Though this cheesecake is very, very tasty to eat plain, I love dressing it up a little, and developed a delicious blueberry gelatin topping to serve on top of it. This blueberry topping took some definite experimenting to develop, and I am pleased with the results!
Preheat the oven to 350° F. Combine the erythritol, almond flour, and cinnamon in a medium sized bowl. Mix until all ingredients are evenly distributed.
Pour the melted butter over the mixture, and mix until you have a wet crumbly mixture.
Press the dough into a round 9 inch springform pan, until the bottom is evenly covered with the crust.
Bake for 7-10 minutes or until the crust has barely started to brown. Pull out of the oven, and let cool while you make the filling.
The Filling
Cream your cream cheese and desired sweetener together with a mixer until you have a smooth creamy mixture.

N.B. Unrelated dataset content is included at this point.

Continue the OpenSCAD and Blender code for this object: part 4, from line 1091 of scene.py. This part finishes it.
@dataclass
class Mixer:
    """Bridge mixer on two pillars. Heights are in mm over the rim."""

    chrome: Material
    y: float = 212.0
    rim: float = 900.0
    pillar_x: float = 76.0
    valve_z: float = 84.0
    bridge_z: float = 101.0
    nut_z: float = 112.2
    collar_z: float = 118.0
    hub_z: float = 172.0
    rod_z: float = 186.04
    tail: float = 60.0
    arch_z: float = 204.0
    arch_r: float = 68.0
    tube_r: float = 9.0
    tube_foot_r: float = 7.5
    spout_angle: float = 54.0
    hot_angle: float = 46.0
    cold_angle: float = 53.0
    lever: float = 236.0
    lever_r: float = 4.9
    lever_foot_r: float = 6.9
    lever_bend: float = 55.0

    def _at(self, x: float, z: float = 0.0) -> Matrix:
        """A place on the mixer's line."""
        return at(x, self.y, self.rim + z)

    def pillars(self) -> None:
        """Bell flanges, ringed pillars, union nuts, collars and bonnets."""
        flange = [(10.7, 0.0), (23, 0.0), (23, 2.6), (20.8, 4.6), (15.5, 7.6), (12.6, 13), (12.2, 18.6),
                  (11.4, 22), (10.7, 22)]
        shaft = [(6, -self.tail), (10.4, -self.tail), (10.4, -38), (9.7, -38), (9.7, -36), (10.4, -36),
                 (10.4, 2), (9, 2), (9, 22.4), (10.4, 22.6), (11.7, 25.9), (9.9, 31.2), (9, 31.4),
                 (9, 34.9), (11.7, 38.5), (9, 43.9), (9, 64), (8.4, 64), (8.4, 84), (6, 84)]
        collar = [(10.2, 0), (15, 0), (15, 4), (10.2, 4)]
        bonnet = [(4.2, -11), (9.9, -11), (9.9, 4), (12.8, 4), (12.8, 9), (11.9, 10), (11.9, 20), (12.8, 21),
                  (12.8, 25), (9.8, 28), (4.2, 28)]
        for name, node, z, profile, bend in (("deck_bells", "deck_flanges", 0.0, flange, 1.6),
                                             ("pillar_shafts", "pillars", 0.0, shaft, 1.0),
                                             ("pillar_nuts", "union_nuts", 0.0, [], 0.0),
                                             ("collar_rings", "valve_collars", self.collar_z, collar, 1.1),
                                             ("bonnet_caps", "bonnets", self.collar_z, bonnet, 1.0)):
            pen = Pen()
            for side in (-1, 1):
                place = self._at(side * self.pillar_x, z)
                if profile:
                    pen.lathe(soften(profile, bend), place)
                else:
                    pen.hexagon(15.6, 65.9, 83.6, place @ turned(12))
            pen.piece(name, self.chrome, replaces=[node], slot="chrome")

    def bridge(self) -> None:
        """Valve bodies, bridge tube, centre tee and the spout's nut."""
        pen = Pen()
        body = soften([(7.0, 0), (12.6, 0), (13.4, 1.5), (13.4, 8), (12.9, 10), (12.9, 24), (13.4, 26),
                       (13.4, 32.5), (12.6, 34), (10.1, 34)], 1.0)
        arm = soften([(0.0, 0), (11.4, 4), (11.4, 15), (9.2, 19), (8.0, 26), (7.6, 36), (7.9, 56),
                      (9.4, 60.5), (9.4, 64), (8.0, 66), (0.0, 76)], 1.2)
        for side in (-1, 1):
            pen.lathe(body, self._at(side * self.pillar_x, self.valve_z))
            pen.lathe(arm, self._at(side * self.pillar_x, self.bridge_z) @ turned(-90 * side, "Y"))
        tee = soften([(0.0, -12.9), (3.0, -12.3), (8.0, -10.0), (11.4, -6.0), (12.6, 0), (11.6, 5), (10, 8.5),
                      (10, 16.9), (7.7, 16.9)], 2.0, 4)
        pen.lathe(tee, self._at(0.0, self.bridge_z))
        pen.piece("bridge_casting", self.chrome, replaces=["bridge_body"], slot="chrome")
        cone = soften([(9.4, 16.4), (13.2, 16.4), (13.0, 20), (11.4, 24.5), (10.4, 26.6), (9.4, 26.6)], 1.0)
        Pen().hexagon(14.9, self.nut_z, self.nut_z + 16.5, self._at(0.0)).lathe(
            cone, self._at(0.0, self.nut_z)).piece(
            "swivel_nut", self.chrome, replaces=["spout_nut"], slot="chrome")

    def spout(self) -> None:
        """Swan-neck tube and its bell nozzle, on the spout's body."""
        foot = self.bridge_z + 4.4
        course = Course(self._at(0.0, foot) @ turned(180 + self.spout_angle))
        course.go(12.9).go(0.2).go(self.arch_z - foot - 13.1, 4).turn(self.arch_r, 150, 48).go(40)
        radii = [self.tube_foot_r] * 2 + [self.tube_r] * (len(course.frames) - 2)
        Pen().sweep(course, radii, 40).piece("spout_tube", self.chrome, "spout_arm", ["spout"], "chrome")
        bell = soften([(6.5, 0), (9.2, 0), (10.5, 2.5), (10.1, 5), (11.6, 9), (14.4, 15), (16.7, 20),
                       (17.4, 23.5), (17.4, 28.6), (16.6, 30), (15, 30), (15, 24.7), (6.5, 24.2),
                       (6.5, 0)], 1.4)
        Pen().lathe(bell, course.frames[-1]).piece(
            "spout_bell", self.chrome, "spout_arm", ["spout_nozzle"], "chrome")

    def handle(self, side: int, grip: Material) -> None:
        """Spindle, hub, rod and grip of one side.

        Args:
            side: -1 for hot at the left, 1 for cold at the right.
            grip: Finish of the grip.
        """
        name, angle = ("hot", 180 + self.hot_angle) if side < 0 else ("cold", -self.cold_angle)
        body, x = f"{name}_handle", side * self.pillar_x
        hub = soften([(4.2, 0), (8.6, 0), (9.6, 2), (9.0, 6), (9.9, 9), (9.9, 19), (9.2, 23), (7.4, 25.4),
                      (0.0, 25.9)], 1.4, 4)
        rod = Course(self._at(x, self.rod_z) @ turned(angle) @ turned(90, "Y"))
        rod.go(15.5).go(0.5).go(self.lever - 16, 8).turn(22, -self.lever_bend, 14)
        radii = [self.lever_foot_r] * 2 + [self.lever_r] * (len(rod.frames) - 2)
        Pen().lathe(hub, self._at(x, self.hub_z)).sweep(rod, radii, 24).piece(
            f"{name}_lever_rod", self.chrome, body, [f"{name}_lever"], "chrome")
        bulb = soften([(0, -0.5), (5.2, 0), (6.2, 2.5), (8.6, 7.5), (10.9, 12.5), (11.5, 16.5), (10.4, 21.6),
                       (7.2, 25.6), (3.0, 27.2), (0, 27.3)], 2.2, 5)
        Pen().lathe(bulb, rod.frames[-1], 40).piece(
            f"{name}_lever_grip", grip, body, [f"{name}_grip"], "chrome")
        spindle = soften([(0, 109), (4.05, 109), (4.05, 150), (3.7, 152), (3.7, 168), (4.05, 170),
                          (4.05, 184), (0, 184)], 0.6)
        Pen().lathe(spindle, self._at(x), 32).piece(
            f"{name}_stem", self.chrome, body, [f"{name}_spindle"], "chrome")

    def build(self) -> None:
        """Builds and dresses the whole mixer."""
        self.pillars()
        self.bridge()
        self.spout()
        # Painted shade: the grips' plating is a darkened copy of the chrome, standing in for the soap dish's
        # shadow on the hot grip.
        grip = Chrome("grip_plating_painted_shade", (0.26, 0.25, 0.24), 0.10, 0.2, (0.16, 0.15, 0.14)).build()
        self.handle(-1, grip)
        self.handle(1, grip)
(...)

Add the eggs and vanilla, then mix again until everything is well incorporated. Pour the mixture into the pan and spread out evenly with a spatula.

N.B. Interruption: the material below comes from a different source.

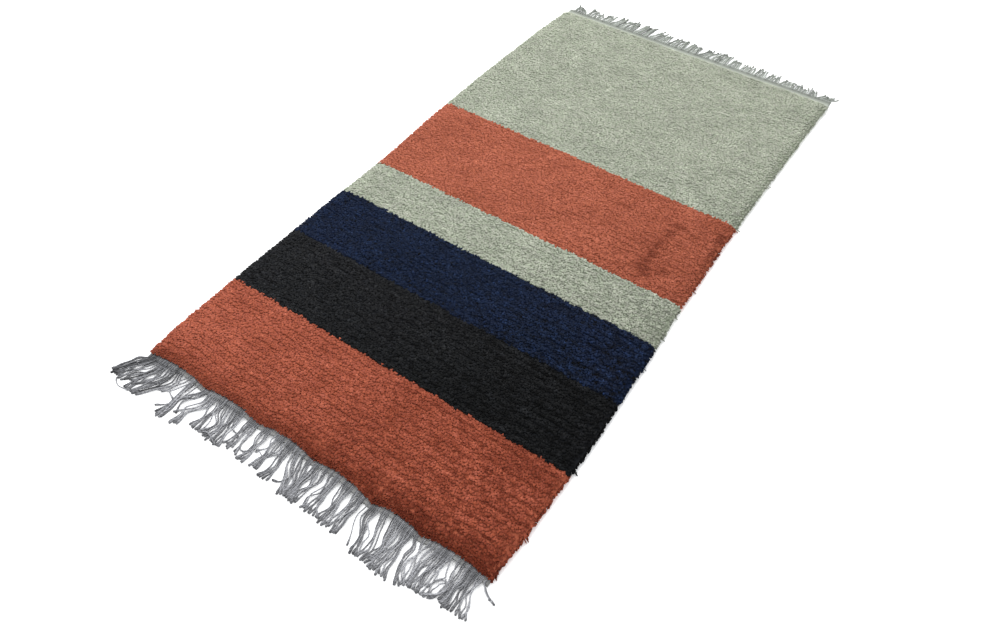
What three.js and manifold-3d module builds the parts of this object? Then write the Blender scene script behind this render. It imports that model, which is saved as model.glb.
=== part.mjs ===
// A hand-knotted wool pile rug in the Nepalese manner, 70 by 140 cm, lying flat on the floor.
// The pile stands in knotted rows across the rug and leans towards the near end, so its first
// row hangs over the near woven band and its last row leaves the far band bare. The cotton
// warps run out of both bands as fringe, gathered into loose bundles that lie on the floor.
// Millimetres, +Z up. The origin is on the floor under the middle of the pile field, +Y points
// to the far end and +X to the right, seen from the near end.
import * as THREE from "three";
import { mergeVertices } from "three/addons/utils/BufferGeometryUtils.js";
import Module from "manifold-3d";

const wasm = await Module();
wasm.setup();

// Pile field
const nearEnd = -685;
const farEnd = 702;
const rowCount = 86;
const rowPitch = (farEnd - nearEnd) / rowCount;
const groundThickness = 4.6;
const pileTop = 16;
const rowGroove = 2.6;
const crestShare = 0.76;
const nearOverhang = 6;
const farSlope = 14;
const edgeRound = 22;
const edgeShare = 0.16;
const edgeTooth = 3;
const lumpHeight = 0.7;
const rowsPerGroundPoint = 10;
const rimColumns = [0, 3, 9, 24];
const columnsPerArch = 3;

// Woven end bands and the gap that parts them from the field
const gap = 0.3;
const bandThickness = 3.2;
const nearBandWidth = 14.2;
const farBandWidth = 27.4;
const bandInset = 2;

// Fringe strands, three-sided, with a flat side on the floor
const nearStrandPitch = 5.7;
const farStrandPitch = 6.9;
const strandRadius = 1.4;
const strandTipRadius = 1.15;
const strandRootDepth = 3;
const strandRootLift = 0.5;
const strandSettle = 30;
const nearStrandSteps = 3;
const farStrandSteps = 2;

// The near end ripples: it touches the floor at these places across the rug and arches a
// little between them, upwards and back towards the field. Its right half also lies a little
// further out than its left half.
const rippleFeet = [-352, -226, -106, 13, 135, 228, 352];
const rippleHeight = 5;
const ripplePull = 5.5;
const rippleReach = 96;
const nearSkew = 5.5;
const skewStart = 10;
const skewEnd = 140;

const nearBandEdge = nearEnd - gap - nearBandWidth;
const farBandEdge = farEnd + gap + farBandWidth;

// Where the sides lie at stations along the rug, which is as uneven as hand weaving.
const sideStations = [
  { along: nearEnd, left: -361, right: 352 },
  { along: -600, left: -365, right: 356 },
  { along: -430, left: -368, right: 358 },
  { along: -250, left: -369, right: 353 },
  { along: -60, left: -367, right: 346 },
  { along: 150, left: -375, right: 343 },
  { along: 350, left: -377, right: 344 },
  { along: 550, left: -374, right: 347 },
  { along: farEnd, left: -367, right: 351 },
];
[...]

Bake at 350° F for 45-60 minutes, or until the top has browned and the filling has set. Once the filling has set, pull the cheesecake out of the oven, and let it cool before running a thin spatula along the sides of the cheesecake and removing the pan.
Blueberry Gelatin Topping
Combine the blueberries, sweetener, water, and gelatin in a small saucepan, and cook over medium heat stirring often. Bring the mixture to a boil, and cook another two to three minutes before removing from heat.
Let the mixture cool before serving over the cheesecake.